§ SHORT EXERCISE:
Every line that includes the word "down" is to be listed.

§ RECORDS SHOWN:
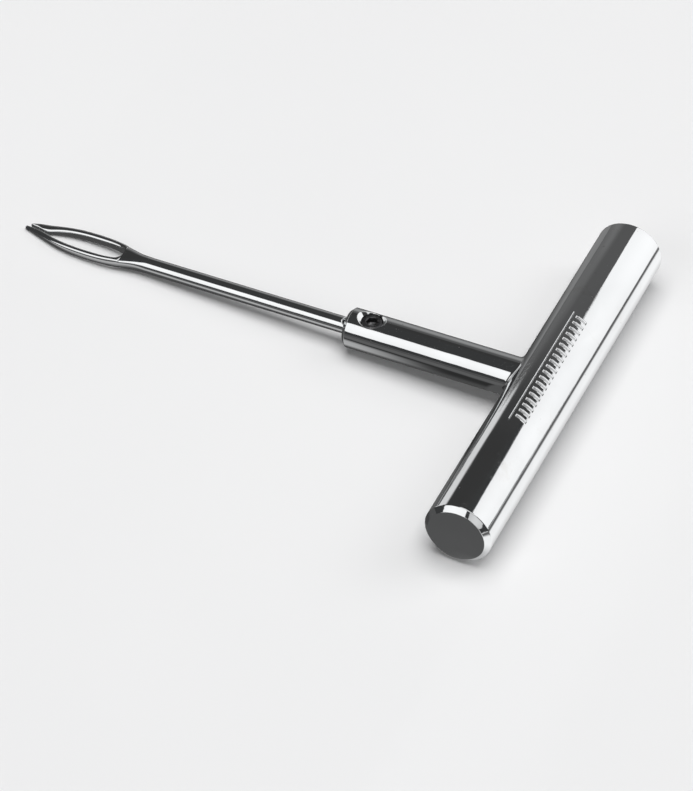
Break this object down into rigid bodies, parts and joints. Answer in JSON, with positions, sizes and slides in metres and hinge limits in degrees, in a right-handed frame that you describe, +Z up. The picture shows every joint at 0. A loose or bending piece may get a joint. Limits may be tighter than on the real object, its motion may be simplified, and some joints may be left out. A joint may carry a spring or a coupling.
{
  "type": "tyre plug insertion tool",
  "caption": "T-handle hand tool that pushes a rubber string plug into a punctured tyre with a split-eye needle, which a set screw holds in a chuck.",
  "frame": {"origin": "under the middle of the tool's box, on the surface that it lies on", "axes": "+X from the needle's tip towards the grip bar, +Y along the grip bar, +Z up, with the clamp screw on top; the needle slopes 3.2 degrees down to its tip, as the tool lies at rest"},
  "size_m": [0.1414, 0.105, 0.016],
  "materials": {
    "chrome_plate": "polished",
    "chrome_needle": "polished",
    "black_oxide": "black oxide, oiled"
  },
  "bodies": {
    "handle": {"grip_bar": "chrome_plate", "chuck_shank": "chrome_plate", "junction_weld": "chrome_plate"},
    "screw": {"clamp_screw": "black_oxide"},
    "needle": {"eye_needle": "chrome_needle"}
  },
  "joints": [
    {"name": "clamp_screw_turn", "type": "hinge", "parent": "handle", "child": "screw", "pos_m": [0.01896, 0, 0.00943], "axis": [-0.0555, 0, 0.9985], "range_deg": [0, 990]},
    {"name": "needle_draw", "type": "slide", "parent": "handle", "child": "needle", "axis": [-0.9985, 0, -0.0555], "range_m": [0, 0.018]}
  ]
}
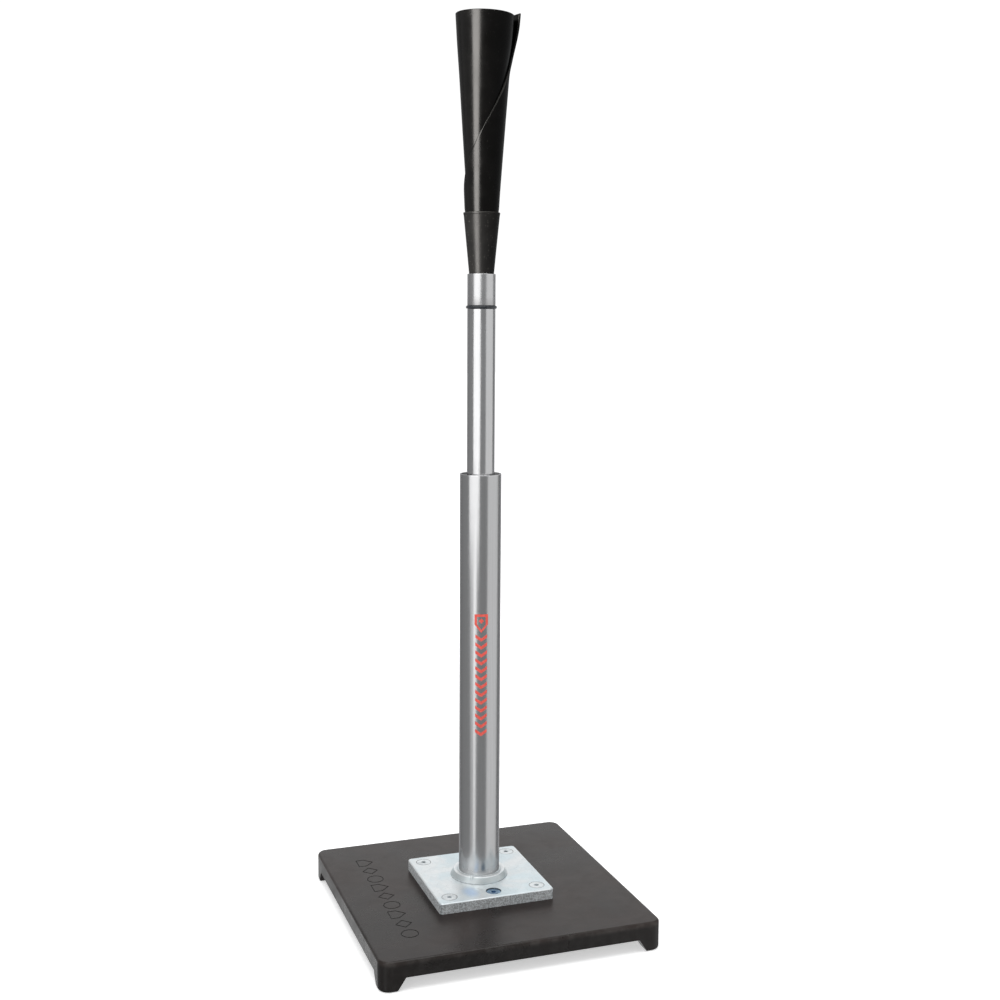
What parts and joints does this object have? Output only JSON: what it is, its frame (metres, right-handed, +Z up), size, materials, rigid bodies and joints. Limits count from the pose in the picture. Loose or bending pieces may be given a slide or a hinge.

§ FINISHED EXERCISE:
Break this object down into rigid bodies, parts and joints. Answer in JSON, with positions, sizes and slides in metres and hinge limits in degrees, in a right-handed frame that you describe, +Z up. The picture shows every joint at 0. A loose or bending piece may get a joint. Limits may be tighter than on the real object, its motion may be simplified, and some joints may be left out. A joint may carry a spring or a coupling.
  "frame": {"origin": "under the middle of the tool's box, on the surface that it lies on", "axes": "+X from the needle's tip towards the grip bar, +Y along the grip bar, +Z up, with the clamp screw on top; the needle slopes 3.2 degrees down to its tip, as the tool lies at rest"},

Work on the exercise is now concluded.